Thierry :  L'affaire du duplex d'Hervé Gaymard révèle deux chiffrent clés !  600m2 et 14.000 euros mensuels réglés par l'Etat, l’équivalent de 10 mois de Smic. Ces deux chiffres sont maudits…
D’abord personne ne semblait au courant ni le Premier ministre, ni même l’intéressé qui devait penser qu’il avait encore la situation du papa cordonnier dans la Savoie profonde. Tout compte fait, il a suffisamment de biens pour émarger à l’ISF (Impôt solidarité grande fortune.) Bon il faut dire pour sa défense que ces ennuis dorés, il pourrait sûrement les partager avec quelques petits copains décidemment bien silencieux ! Puis quand même, avec une grande famille comme il a, une femme et 7 enfants, il en faut des mètres carrés: l’équivalent d’un terrain de foot, quoi ! 
Et enfin, comment voulez-vous, avec «120 heures de travail par semaine» aux affaires de l’Etat, il ne peut pas penser à tout ! Au fait 120 heures semaines … cela fait 17 h par jours ! Il ne reste pas grand chose comme temps à passer dans le duplex !
 
140 000 euros net par an c’est aussi le montant du salaire du ministre de l'économie !

Le nouveau qui arrive lui n’a pas de chance : un appart. il en a un, à lui et il va gagner 6 fois moins à Bercy qu’à la tête de France Télécom ! Faut dire que son salaire annuel était de 1.347.374 euros ça vous dit quelque chose ? Non pas trop, bon la calculette est indispensable alors:  8 838 234,49 FF … 736 500 FF par mois 
 
Que provoque l’étalage de tant de chiffres suivis de dollars ou d’euro, de tant de richesses mises à l’étalage, bon gré, mal gré, des habitants de la planète ? 

Voir tout cela sans avoir le droit d’y toucher passe encore, si tu as de quoi  piquer au bout de ta fourchette… Mais quel effet dévastateur cela engendre-t-il lorsque ces pitoyables scènes « de sales histoires de fric » se déroulent sans vergogne devant leurs yeux et leurs estomacs torturés par la faim ?
 
Qu’encourage en corruption, débauche, perversité, tant d’argent malmené et exposé dans les vitrines des pays les plus riches comme dans les pays les plus pauvres ?
 
Qu’engendre l’image des fruits ou légumes répandues sur la chaussée, par ceux qui souvent à juste raison trouvent que le produit de leur terre et de leur travail est scandaleusement sous payé alors qu’ils constatent l’enrichissement des intermédiaires ?
 
Et que dire des tonnes de victuailles qui partent chaque jour à la benne parce que la date de consommation est dépassée ? 
 
Qu’occasionne ce jeu pervers de la richesse mal répartie, mal partagée, aux yeux de chacun et aux yeux des plus nécessiteux ?
 
Au pire c’est là un ferment de révolte qui éclatera à son heure avec la violence accumulée.

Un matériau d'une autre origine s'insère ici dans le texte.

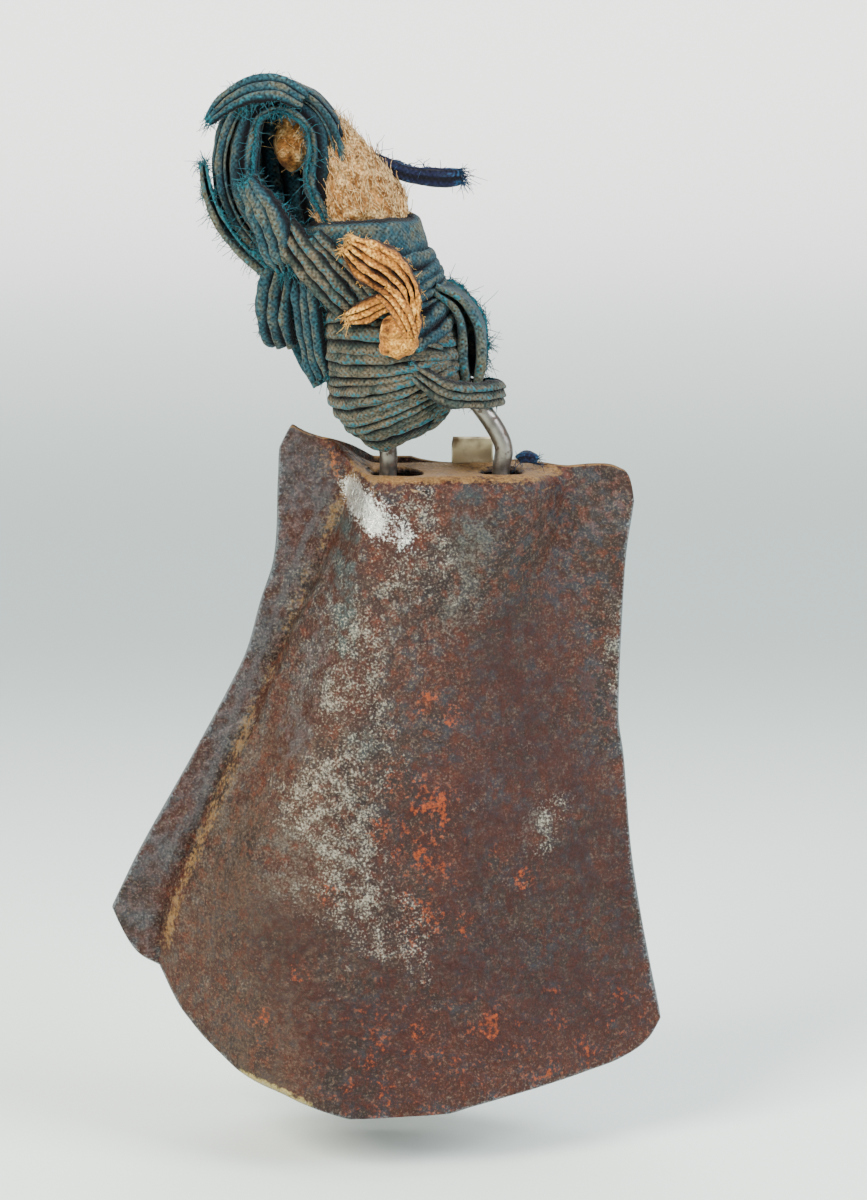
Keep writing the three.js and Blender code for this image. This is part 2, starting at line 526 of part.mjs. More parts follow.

Au mieux c’est là le terrain qu’il nous faut labourer sans relâche avant l’heure particulière où le 29 mai nous serons amenés à dire oui ou  non à une certaine Europe. 
   
Jérôme : Cet étalage de tant de richesse ne peut amener que convoitise et envie de crier sa difficulté à vivre dans un monde où l’homme a perdu son identité. Il se fond dans un moule où il ne veut ou ne peut, bien souvent, pas sortir.
 
Aujourd’hui on formate chaque personne à une vie bien établie et pleine de règles. L’ordre du monde révèle déjà que les pauvres seront toujours plus pauvres et que les riches s’enrichiront toujours sur les plus pauvres.
Quelle erreur de se dire aujourd’hui, « moi je gagne tant » tout en regardant à côté de soi des gens qui crèvent de faim au risque même de les envoyer balader. 
Comment, demain, devrais-je réagir face à l’homme qui m’aborde pour me demander une pièce ou à un enfant qui tend les mains pour un bout de pain ? 
Comment chacun de nous peut-il aider et doit-il aider à modifier ce comportement ?
Quel comportement adopter quand il s’agit pourtant  de construire cette Europe ?
 
Thierry :   Le labourage passe par le nécessaire ouverture aux autres humains, démarche indissociable à l'ouverture aux idées autres. Pour cela il s'agit d'oser voyager ! Se laisser humblement inviter à la table de l’hôte, comme l’écrivait Jean Yves Loude. 
Oser enfin réclamer une juste répartition des richesses dont on peut faire le pari peu risqué de dire qu’elles sont raisonnablement suffisantes ! Pour cela il nous faudra oser enfin ouvrir ses portefeuilles, au plein jour, pour y mesurer avantages et acquis, salaires et aides, intérêts financiers et commissions, besoins individuels et collectifs…

Il doit bien alors apparaître des paires équations possibles, des mutualisations de moyens, des « impositions volontaires » salutaires des recyclages possibles …  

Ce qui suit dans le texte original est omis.